1973 marque ton départ à Paris, passage obligé en ce temps pour apprendre correctement le métier. Commis saucier au restaurant « Paul Chêne », tu découvres ensuite les coulisses de l’Hôtel Ronceray, avant de rejoindre les cuisines du restaurant « Ledoyen », sur les Champs-Elysées. Le chef de ce grand établissement n’est autre que Guy Legay, auvergnat comme ton père, et originaire du même village de Pontgibaud. Tu y restes deux ans. Deux ans de découverte de l’excellence, de la discipline, et du respect du travail bien fait.
1977, nous sommes en mars. Tu quittes la Grande cuisine pour goûter à des horaires plus doux à l’Hôtel Hilton de Paris. C’est ici que tu rencontres Marilyn, qui deviendra ta femme et ta plus grande complice.
Un an plus tard, vous vous envolez tous les deux pour Londres, chez les frères Roux, au restaurant « Le Gavroche ». La finesse du travail te marque profondément, tout comme les quatorze heures de travail par jour pour un seul service.
De retour à Paris en 1979, tu es prêt à affronter de nouvelles responsabilités. Au Caveau François Villon, tu occupes tous les postes à la fois, Chef, sous-Chef, commis dans une cuisine de trois mètres carrés.
Un an plus tard, tu te retrouves aux commandes de la « Pâtisserie Pain ». L’envie de t’installer te prend alors, après toutes ces années de tribulations.
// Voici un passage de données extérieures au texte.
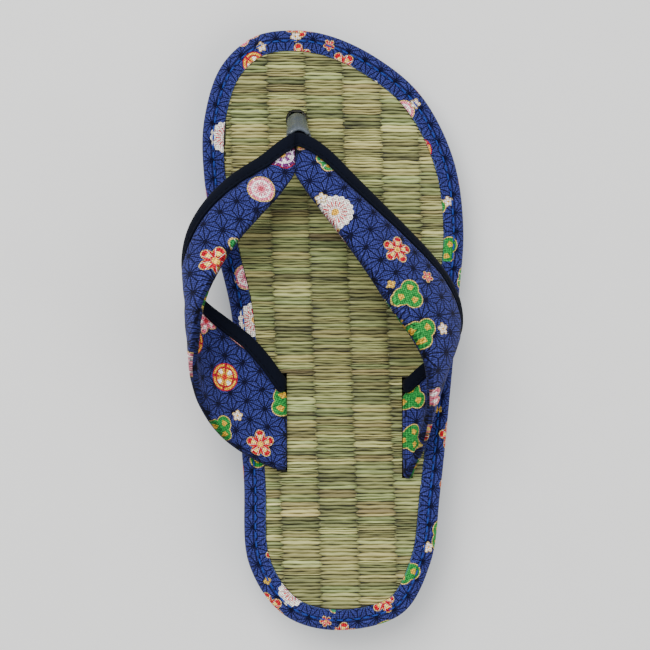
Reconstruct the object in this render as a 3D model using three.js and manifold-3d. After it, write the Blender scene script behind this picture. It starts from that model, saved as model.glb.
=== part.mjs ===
// A zori sandal for the right foot: a wedge sole of EVA foam, a rush mat insole bound with cloth,
// and padded cloth straps that start at a toe post and run down into a slit on either side.
// Millimetres, with +X to the little toe, +Y to the toes, +Z up and the origin on the floor
// under the heel. Tables hold their lengths as shares of the named sizes.
import * as THREE from 'three';
import { mergeVertices } from 'three/addons/utils/BufferGeometryUtils.js';
import Module from 'manifold-3d';

// Gap between pieces that touch
const CLEARANCE = 0.3;

// Sole
const SOLE_LENGTH = 240;
const BALL_WIDTH = 104;
const HEEL_TO_ORIGIN = 36;
const HEEL_HEIGHT = 27;
const BALL_HEIGHT = 17;
const TOE_LIFT = 4;
const WAIST_ARCH = 1.5;
const TOE_SPRING = 5;
const SOLE_EDGE_ROUND = 1.6;
const SOLE_DRAFT = 0.6;

// Rush mat insole and the cloth that binds its edge
const MAT_THICKNESS = 5;
const BINDING_WIDTH = 8.4;
const BINDING_LIP = 5;
const BINDING_CLOTH = 0.9;
const BINDING_SINK = 0.9;
const MAT_RIM_ROUND = 1.8;
const MAT_FOOT_ROUND = 0.5;

// Straps
const STRAP_RISE = 42;
const STRAP_THICKNESS = 3.6;
const STRAP_HEM = 1.3;
const HEM_SLOPE = 0.8;
const TAPE_WIDTH = 4.6;
const TAPE_THICKNESS = 0.7;
const TAIL_LENGTH = 9;

// Toe post
const TOE_HOLE_DIAMETER = 8.3;
const THONG_DIAMETER = 5;
const SLEEVE_WALL = 1.1;
const SLEEVE_FOOT_DIAMETER = 8;
const SLEEVE_HEAD_DIAMETER = 10.5;
const SLEEVE_FOOT_RISE = 2.3;
const SLEEVE_LENGTH = 20;
const SLEEVE_LEAN = 0.49;

// Facets
const RIM_STEPS = 66;
const FACE_COLUMNS = 6;
const ROUND_STEPS = 3;
const STATION_STEPS = 2;
const PAD_COLUMNS = 3;
const CIRCLE_STEPS = 20;
const THONG_STEPS = 10;
const WELD_DISTANCE = 1e-4;
const NUDGE = 1e-3;

// The last's outline, counterclockwise from the heel's back tip by the little toe's side to the
// tip of the big toe and back.
const OUTLINE = [
  { across: -0.01, along: 0 },
  { across: 0.25, along: 0.0266 },
  { across: 0.36, along: 0.11 },
  { across: 0.4, along: 0.23 },
  { across: 0.44, along: 0.385 },
  { across: 0.478, along: 0.545 },
  { across: 0.5, along: 0.672 },
  { across: 0.458, along: 0.791 },
  { across: 0.33, along: 0.895 },
  { across: 0.154, along: 0.957 },
  { across: -0.02, along: 0.991 },
  { across: -0.162, along: 1 },
  { across: -0.315, along: 0.989 },
  { across: -0.442, along: 0.94 },
  { across: -0.508, along: 0.85 },
  { across: -0.508, along: 0.757 },
  { across: -0.462, along: 0.641 },
  { across: -0.402, along: 0.525 },
  { across: -0.379, along: 0.39 },
  { across: -0.357, along: 0.25 },
  { across: -0.337, along: 0.11 },
  { across: -0.206, along: 0.0266 },
];

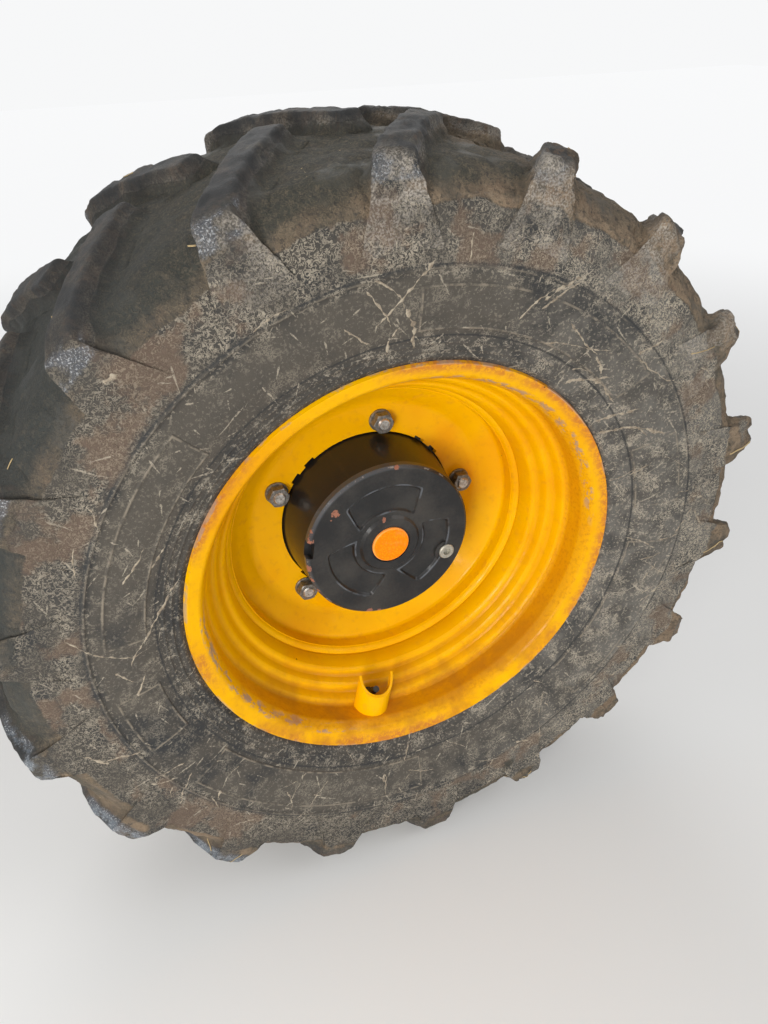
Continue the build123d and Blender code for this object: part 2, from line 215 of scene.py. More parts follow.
def yellowPaint(name, look, rubbed):
    paint = Paint(name, Specular_IOR_Level=0.05, Coat_Roughness=0.09)
    cloud = paint.noise(0.16, 3)
    mottle = paint.noise(0.012, 5, 0.6)
    paint.colour = paint.mix(cloud.step(0.42, 0.68), look.clean, look.shade)
    paint.coat(mottle.step(0.5, 0.75) * 0.25, look.rub)
    rough = look.roughness + 0.1 * mottle.step(0.4, 0.7)
    specks = paint.cells(0.045).step(0.035, 0.02) * paint.noise(0.08, 2).step(0.5, 0.56)
    if rubbed:
        radius = paint.wheelRadius()
        across, _, height = paint.spot().split()
        ragged = paint.noise(0.035, 6, 0.65)
        broad = paint.noise(0.2, 2)
        rightSide = (across + 0.3 * height).step(-0.02, 0.22)
        low = height.step(-0.05, -0.3)
        lowerLeft = (across + 1.2 * height).step(-0.22, -0.36)
        # painted shade in the hollows between the rim's steps, deeper towards the bottom
        for place in look.grooves:
            hollow = abs(radius - place).step(0.0065, 0.0005)
            paint.coat(hollow * (0.3 + 0.3 * low), look.groove)
        lip = (radius + 0.016 * ragged + 0.004 * lowerLeft).step(0.320, 0.336)
        lip = lip * (broad + 0.35 * ragged + 0.22 * rightSide.larger(lowerLeft)).step(0.70, 0.88)
        lip = lip * (0.45 + 0.55 * paint.noise(0.007, 5, 0.7).step(0.42, 0.56))
        paint.coat(lip * 0.9, look.rub)
        wavy = radius + 0.012 * ragged
        crease = wavy.step(0.307, 0.311) * wavy.step(0.319, 0.314)
        lowLeft = (across + 0.6 * height).step(-0.26, -0.31)
        torn = paint.noise(0.026, 6, 0.7, (1, 2.5, 1)).step(0.50, 0.55)
        scuffs = crease * torn * (rightSide * height.step(-0.02, 0.08)).larger(lowLeft)
        edge = radius.step(0.3275, 0.3305) * ragged.step(0.50, 0.58)
        scuffs = scuffs.larger(edge * 0.7)
        paint.coat(scuffs * 0.85, look.scuff)
        ledge = radius.step(0.291, 0.298) * radius.step(0.318, 0.306)
        crumbs = paint.noise(0.006, 6, 0.7).step(0.45, 0.7)
        dusty = ledge * (0.4 + 0.6 * crumbs) * (0.35 + 0.65 * low.larger(rightSide))
        paint.coat(dusty * 0.6, look.dust)
        rough = rough + 0.22 * lip.larger(dusty) + 0.2 * scuffs
        # darker orange-brown patches towards the bottom of the barrel
        grime = low * paint.noise(0.05, 5).step(0.36, 0.66) * radius.step(0.25, 0.29)
        paint.coat(grime * 0.6, look.grime)
        paint.bump(scuffs, -0.0003, 0.6)
    paint.coat(specks, look.speck)
    paint.set(Base_Color=paint.colour, Roughness=rough, Coat_Weight=0.15 * mottle.step(0.75, 0.35))
    paint.bump(paint.noise(0.0016, 3), 0.00003, 0.5)       # orange peel
    paint.bump(paint.noise(0.05, 2), 0.0006, 0.35)         # pressed sheet isn't quite flat
    return paint.made


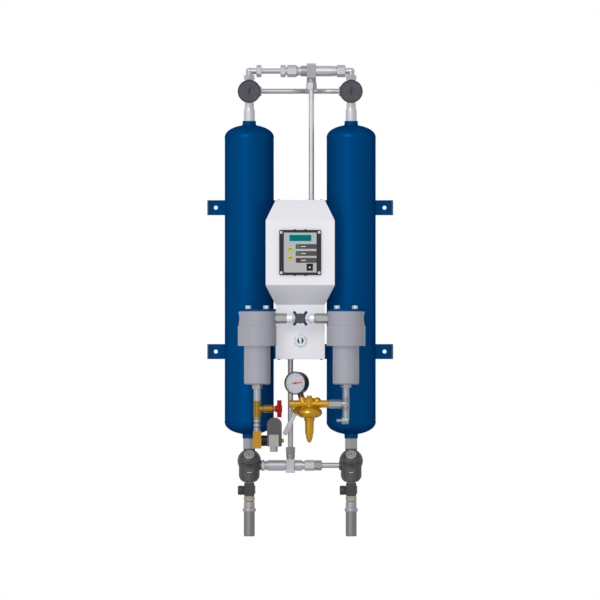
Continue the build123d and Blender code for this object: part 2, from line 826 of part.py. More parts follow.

C’est chose faite en 1980, un premier avril. Tu fais de « La Poivrière », à Tours, un haut lieu de la gastronomie, et tu séduis ta clientèle par ton savoir-faire, et la qualité de tes produits et de tes cuissons.
Mais tu cherches toujours l’endroit idéal pour installer ta tribu et épanouir ton art. Tu penses même à partir à l’étranger. Mais une magnifique demeure, aux abords de Tours, viens d’être mise en vente.
Le 2 janvier 1987, La Roche Le Roy accueille ses premiers clients. Tu fais de ce lieu superbe un rendez-vous pour tous les gastronomes de la région et d’ailleurs, en servant une cuisine respectant les traditions, agréable à l’œil, et divine au palais.
Ta générosité, ta curiosité, ton sens du partage et ton exigence du renouvellement permanent sont les ingrédients principaux de ton très beau succès.
En 1989, ta virtuosité culinaire te vaut ton premier macaron au Guide Michelin, qui ouvre la voie à de nouvelles récompenses, dans de nombreux autres guides, comme le Gault et Millau, le Bottin Gourmand, ou encore le Champérard.
Hier Président actif de notre association Touraine Gourmande, tu es aujourd’hui Membre de l’association internationale des Maîtres Cuisiniers de France. Tu organises également de nombreuses manifestations destinées à mieux faire connaître ta passion au plus grand nombre, comme « Graine de chef », pour les enfants, ou encore le concours « Une soupe, une grand-mère, un petit enfant ». Je n’oublie pas tes nombreuses participations aux concours gastronomiques tels que Taittinger, ou Prosper Montagné, et aux événements relatifs à l’apprentissage.
Cher Alain, je n’ai qu’une prière : continue de mettre ton talent et ton enthousiasme au service de la cuisine et de la restauration ! C’est grâce à des personnes comme toi que le drapeau de la gastronomie française flotte aux quatre coins du monde.
Alain Couturier, au nom de la République, nous te faisons Chevalier dans l’Ordre des Arts et des Lettres.